Particularly fascinating is how well read Roberts seems to be, or at least how familiar he is with current English literature, even if he hasn’t read everything. I’ve learned a bit about 19th century literature just from researching what he discusses.
Roberts attitude toward Robert Elsemere is perhaps predictable, but really quite tolerant, given that he doesn’t reject all other novels as a result, as Church leaders had often done in previous decades. While I’m not very familiar with the novel, Wikipedia claims that it deals with the “religious crises of early Victorian clergymen,” which makes me wonder how it might compare to the “crises of faith” described by many Mormons today on sites like Mormon Stories. I suspect there will be many similarities.
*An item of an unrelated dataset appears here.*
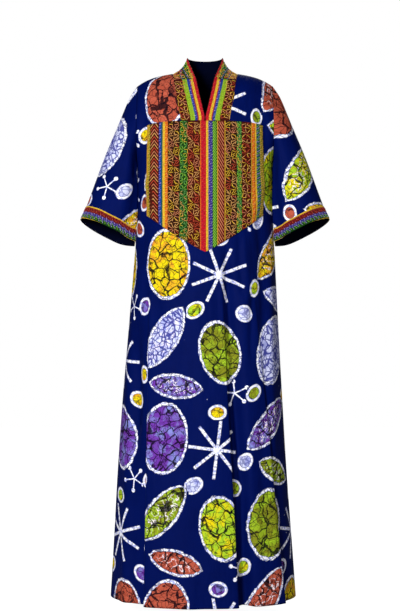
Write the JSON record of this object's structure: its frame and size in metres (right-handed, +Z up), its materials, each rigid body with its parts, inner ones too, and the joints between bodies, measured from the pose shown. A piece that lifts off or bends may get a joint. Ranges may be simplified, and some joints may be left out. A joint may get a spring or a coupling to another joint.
{
  "type": "kaftan",
  "caption": "Full-length V-neck kaftan with a standing collar, elbow-length flared sleeves and an embroidered chest panel, worn open at neck, cuffs and hem.",
  "frame": {"origin": "middle of the neck base, level with the inner ends of the shoulder seams, where the wearer's shoulders hold the garment up", "axes": "+Z up along the garment's length, -Y towards the front, +X towards the wearer's left"},
  "size_m": [0.6994, 0.3846, 1.502],
  "materials": {
    "batik_cotton": "smooth crisp cotton with a slight sheen, batik-printed",
    "embroidery": "dense cotton thread embroidery in vertical stripes",
    "collar_embroidery": "dense cotton thread embroidery"
  },
  "bodies": {
    "root": {"front_chest": "batik_cotton", "front_hip": "batik_cotton", "front_hem": "batik_cotton", "back_chest": "batik_cotton", "back_hip": "batik_cotton", "back_hem": "batik_cotton", "sleeve_left": "batik_cotton", "sleeve_right": "batik_cotton", "cuff_left": "embroidery", "cuff_right": "embroidery", "plastron": "embroidery", "neck_band_left": "embroidery", "neck_band_right": "embroidery", "collar": "collar_embroidery"}
  },
  "joints": []
}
The approval of Ben Hur is also interesting. The Wikipedia article on Elsemere actually connects the two books, claiming that prior to the publication of Ben Hur “the presence of Jesus Christ in any but serious scholarly and devotional books was taboo,” and suggesting that breaking this taboo made the publication of Robert Elsemere easier.
Given all this it appears to me that in this article Roberts demonstrates an important step in the evolution of Mormon thought about literature and the novel–a change that would eventually make reading most novels much more acceptable.
This is a fascinating observation:
“The dry facts of a theory respecting social reform must be made to live in persons and work out the results desired. The essayist is a character of the past, the novelist of a certain type is taking his place.”
The social novel bloomed in the 19th century, but didn’t make it through high modernism. I’d say that some of the work of the social novel has been replaced by documentaries (facts can become less dry when depicted visually and arranged into a narrative) and and by science fiction.
So all of Jack Weyland’s novels aren’t “social problem” novels? Huh. What do call them, then? (Besides didactic and poorly written?)